# What Mod Would You Do Next?



## profspudhed (Mar 18, 2011)

*Which mod would you do next?*​
Get a bottomless portafilter228.57%Get a VST basket (probably the 18g)228.57%Make the pressure gauge and do the OPV mod342.86%


----------



## profspudhed (Mar 18, 2011)

ive had my classic a few days now and ive done a few mods that have made it an excellent machine, i swapped the steam arm for a rancilio one and threw out the pressurized basket and got a standard one, but can i be happy there? of course not! so before me i have potential three mods, one of which will likely get done next week, the question is which would you do first?


----------



## profspudhed (Mar 18, 2011)

come on, just one more person vote, its 50/50 at the mo and im the worst person in the world at making decisions!


----------



## CoffeeJohnny (Feb 28, 2011)

in my opinion you'd want a vst before a bottomless, simply to get used to the difference it brings when dosing etc then when you've got that nailed go bottomless


----------



## profspudhed (Mar 18, 2011)

well its currently standing at 2 votes for every choice but since geordie-barista posted a good point i think ill probably go VST>bottomless>OPV mod, but god damn i wish i could get a job, i could do all three at once!

also however i currently use 2 shot glasses for making my brews but with a bottomless obviously there is only a single flow, is there a 50-60ml shot glass i can buy or should i just find a cup that fits under there and mark a line with a waterproof pen?


----------



## lookseehear (Jul 16, 2010)

If you haven't got a set of scales yet I would go with that as well as the VST first.

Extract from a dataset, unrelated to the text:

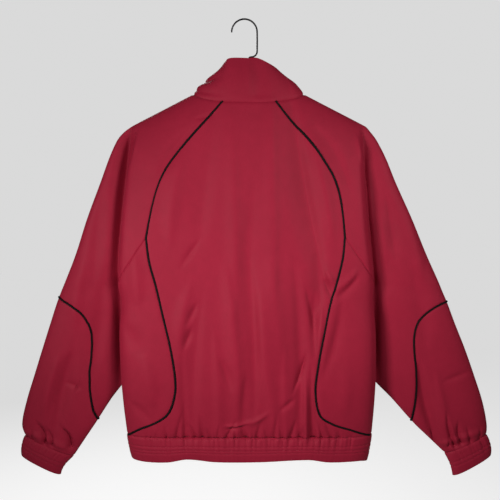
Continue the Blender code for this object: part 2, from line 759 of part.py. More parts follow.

Popular opinion is that you shouldn't worry about shot volume - the ratio of grams of ground coffee used to grams of espresso is much more imporant when dialling in and evaluating consistency. That way you don't need to worry about size of the glass!


----------



## pendragoncs (Feb 14, 2011)

profspudhed said:


> well its currently standing at 2 votes for every choice but since geordie-barista posted a good point i think ill probably go VST>bottomless>OPV mod, but god damn i wish i could get a job, i could do all three at once!
> 
> also however i currently use 2 shot glasses for making my brews but with a bottomless obviously there is only a single flow, is there a 50-60ml shot glass i can buy or should i just find a cup that fits under there and mark a line with a waterproof pen?


You can cetrainly get them.......i got one of these with my new machine..

http://www.bellabarista.co.uk/coffeeaccessories/proddetail.asp?prod=81&cat=31


----------



## CoffeeJohnny (Feb 28, 2011)

profspudhed said:


> well its currently standing at 2 votes for every choice but since geordie-barista posted a good point i think ill probably go VST>bottomless>OPV mod, but god damn i wish i could get a job, i could do all three at once!
> 
> also however i currently use 2 shot glasses for making my brews but with a bottomless obviously there is only a single flow, is there a 50-60ml shot glass i can buy or should i just find a cup that fits under there and mark a line with a waterproof pen?


Some lovely cups and glasses to choose from at coffeecups.co.uk or .com forget which


----------



## profspudhed (Mar 18, 2011)

ive already got a set of scales next to my grinder and always weight my basket, i know exactly how much im dosing so no worries there, i have a timer too but ive never considered weighing the shot, however as far as im aware generally 1ml=1g or i think so (feel free to correct me and tell me im a total fool if im wrong on that







)

and thank you pendragoncs thats exactly what i was looking for


----------



## lookseehear (Jul 16, 2010)

With water 1g=1l but crema weighs less!


----------



## Earlepap (Jan 8, 2012)

My vote was portafilter first since you'll be able to see any problems you might have with the tamp directly. Making corrections to remedy any spritzing and channelling will improve the taste and be transferable to any basket/portafilter. Once you've got it down, get a VST and you just tighten up the grind a little. Buy the VST first and you'll still have a load of changes to make to your technique once you get the portafilter.


----------



## profspudhed (Mar 18, 2011)

hmm the man makes a fine point, maybe, just maybe ill find some stuff to sell on ebay or something and get a VST and a bottomless (oh god im doing it again! ive already spent all my money on coffee stuff this week and im still not bloody happy







) but then i suppose technically until i can get a job you lot are paying for it, ill just have to smoke/eat less!









@lookseehear

id totally forgot about the crema actually, my shot glasses are measured in 5ml increments which was something i quite liked when i bought them (they have Oz measurement too) usually i get 30ml of espresso with 5ml or slightly more of crema on my better shots but now that youve made me think im going to have to start weighing them.


----------



## Earlepap (Jan 8, 2012)

I'm sure people would rather the bennies go on coffee than white ace and ****.


----------



## profspudhed (Mar 18, 2011)

Earlepap said:


> I'm sure people would rather the bennies go on coffee than white ace and ****.


steady now, i may be unemployed and smoke like a train but i havent fallen to the cider level yet!







oddly i lived in and ran a pub for a number of years and it kind of put me off booze all together, i drink very rarely these days


----------